Kejahatan Seksual Nyata, Hukuman Tak Buat Jera
Oleh: Maulinda Rawitra Pradanti
LenSa Media News–Kasus kejahatan seksual memang tak ada habisnya. Lagi dan lagi bak fenomena gunung es yang tak tahu dasarnya dan akan terus menggulung. Kejahatan seksual tidak hanya pencabulan, rudapaksa, bahkan banyak pula yang dilakukan secara sadar seperti making love dengan pacar atau siapapun demi menyalurkan nafsu syahwatnya. Setelah kejadian dan merasa dirugikan barulah ada laporan korban.
Kasus ini pun tidak hanya terjadi antar orang yang tak dikenal, bahkan kepada orang terdekat pun sudah banyak. Bahkan sampai dibuatkan film atas kasus-kasus tersebut. Film “Ipar adalah Maut” salah satu contohnya. Kejadiannya pun bukan hanya di kota metropolitan, bahkan di desa pun ada.
Salah satunya desa yang ada di Bali. Dengan glamornya kehidupan di Bali, nyatanya memang menjadi penyumbang angka kejahatan seksual bahkan menjadi wilayah yang menduduki peringkat atas untuk penyakit menular HIV/AIDS. Kasusnya bukan hanya menimpa dewasa, bahkan anak sekolah pun sudah menjadi pelaku dan juga korban pastinya.

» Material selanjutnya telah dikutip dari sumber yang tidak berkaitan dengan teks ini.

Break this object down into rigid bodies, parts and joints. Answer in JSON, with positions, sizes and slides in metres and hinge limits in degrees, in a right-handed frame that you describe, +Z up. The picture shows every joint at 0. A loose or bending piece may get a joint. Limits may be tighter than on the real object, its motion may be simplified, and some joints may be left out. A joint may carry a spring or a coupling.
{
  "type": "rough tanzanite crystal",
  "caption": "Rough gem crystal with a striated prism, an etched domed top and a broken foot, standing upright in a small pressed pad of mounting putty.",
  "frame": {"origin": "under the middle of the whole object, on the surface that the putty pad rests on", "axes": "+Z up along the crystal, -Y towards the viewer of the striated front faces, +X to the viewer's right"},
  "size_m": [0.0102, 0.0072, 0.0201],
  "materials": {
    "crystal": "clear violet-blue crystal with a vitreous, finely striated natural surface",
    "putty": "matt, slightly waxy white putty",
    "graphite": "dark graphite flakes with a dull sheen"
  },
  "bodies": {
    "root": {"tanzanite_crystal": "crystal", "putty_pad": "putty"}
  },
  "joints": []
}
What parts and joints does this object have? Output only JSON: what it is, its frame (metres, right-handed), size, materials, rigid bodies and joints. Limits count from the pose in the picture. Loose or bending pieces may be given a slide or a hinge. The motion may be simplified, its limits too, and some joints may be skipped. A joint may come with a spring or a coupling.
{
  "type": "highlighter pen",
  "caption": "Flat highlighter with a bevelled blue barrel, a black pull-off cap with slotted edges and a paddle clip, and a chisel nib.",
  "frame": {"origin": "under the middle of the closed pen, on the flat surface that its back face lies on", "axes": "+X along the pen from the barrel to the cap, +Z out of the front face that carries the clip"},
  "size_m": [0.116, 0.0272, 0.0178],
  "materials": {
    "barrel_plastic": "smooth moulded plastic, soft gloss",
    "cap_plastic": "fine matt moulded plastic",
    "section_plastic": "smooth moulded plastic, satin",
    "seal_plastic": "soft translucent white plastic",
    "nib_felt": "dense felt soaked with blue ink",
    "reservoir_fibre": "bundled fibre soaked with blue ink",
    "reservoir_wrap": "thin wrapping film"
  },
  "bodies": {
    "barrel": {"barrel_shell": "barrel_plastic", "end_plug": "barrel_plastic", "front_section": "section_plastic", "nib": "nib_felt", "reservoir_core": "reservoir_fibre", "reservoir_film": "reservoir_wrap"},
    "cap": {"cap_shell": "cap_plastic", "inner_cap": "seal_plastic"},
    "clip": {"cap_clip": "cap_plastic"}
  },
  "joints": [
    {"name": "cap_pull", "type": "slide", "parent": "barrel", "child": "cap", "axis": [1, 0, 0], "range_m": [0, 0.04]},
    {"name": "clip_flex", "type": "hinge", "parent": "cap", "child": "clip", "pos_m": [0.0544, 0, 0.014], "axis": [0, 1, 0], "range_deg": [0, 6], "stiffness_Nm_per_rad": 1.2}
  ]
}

Salah satu siswa SMA melaporkan tindak kejahatan seksual yang dilakukan oleh kakak iparnya. Ternyata sudah dimulai sejak ia masih duduk di bangku SMP. Dalam pengakuannya, si kakak ipar memaksanya untuk melayani birahinya. Meskipun awalnya hanyalah teman curhat tetapi lama-kelamaan juga jadi teman rehat (re: tidur).
Sebelumnya juga ada kasus seorang kuli panggul ikan yang menyabuli anak kecil. Dilaporkan dan diusut ternyata hanya dihukum 9 tahun saja. Tetapi bagi si korban harus menanggung trauma berat atas tindak kejahatan yang pernah dialaminya.
Inilah mengapa hukum di Indonesia sangat-sangat tidak menjerakan. Baik kasus kejahatan seksual ataupun kasus yang lain. Berbeda dengan penanganan hukum di dalam naungan Islam. Hukum bagi pezina sudah jelas tertera di dalam nash. Rasulullah pun dengan tegas mengingatkan bahaya Ketika zina telah merajalela.
“Di antara tanda-tanda kiamat adalah ilmu diangkat, kebodohan merebak, zina merajalela, meminum khamr, kaum lelaki banyak yang meninggal, sedangkan kaum wanita masih bertahan sehingga selisih antara perempuan dan lelaki lima puluh disbanding satu” (HR. Ahmad, Bukhari, Muslim, Tirmidzi, an-Nasa’i, dan Ibnu Majah).
Oleh karena itu, perlu disadari bahwa setidaknya ada tiga faktor yang perlu diingat. Pertama, tingkatkan ketakwaan individu. Mukmin yang kuat ketika ia memegang agamanya sekuat tenaga meski seperti menggenggam bara api. Ketakwaan individu adalah benteng ia dalam mengarungi kehidupan. Apakah mereka yang melakukan kejahatan seksual tidak tahu konsekuensinya? Pastinya tahu. Hanya saja pengetahuan itu tidak bisa mengantarkannya pada rasa takut akan azab Allah di akhirat.
Kedua, bangun kondisi masyarakat yang sadar dan peduli sekitar. Masyarakat saat ini sudah terbentuk dengan sikap egois dan bodo amat atas kondisi sekitarnya. Bahkan mereka takut menegur orang yang berbuat kejahatan seksual atau melihat muda-mudi nongkrong sampai larut malam. Padahal ketakwaan masyarakat juga diperlukan untuk amar ma’ruf nahi mungkar.
Ketiga, pastikan negara punya sistem yang sempurna dan hukuman yang menjerakan serta tegas sesuai dengan syariat agama Islam. Karena hanya dengan hukum Islamlah warga negara akan merasa aman dan terjamin kehidupannya. Hukuman pelaku pemerkosaan sama seperti zina yakni dicambuk 100 kali bagi pelaku yang belum pernah menikah dan rajam bagi yang sudah pernah menikah.
Tanpa adanya negara yang menerapkan aturan Islam, dosa jariyah terus mengalir kepada siapapun yang membiarkan tidak diterapkannya syariat Islam. Bahkan melenggang dengan tenang atau malah memusuhi para pejuang Islam. Oleh karena itu, inilah tugas kaum muslimin untuk segera mengembalikan bagaimana penerapan Islam secara sempurna dalam naungan Negara Islam. Wallahualam bissawab. [LM/ry].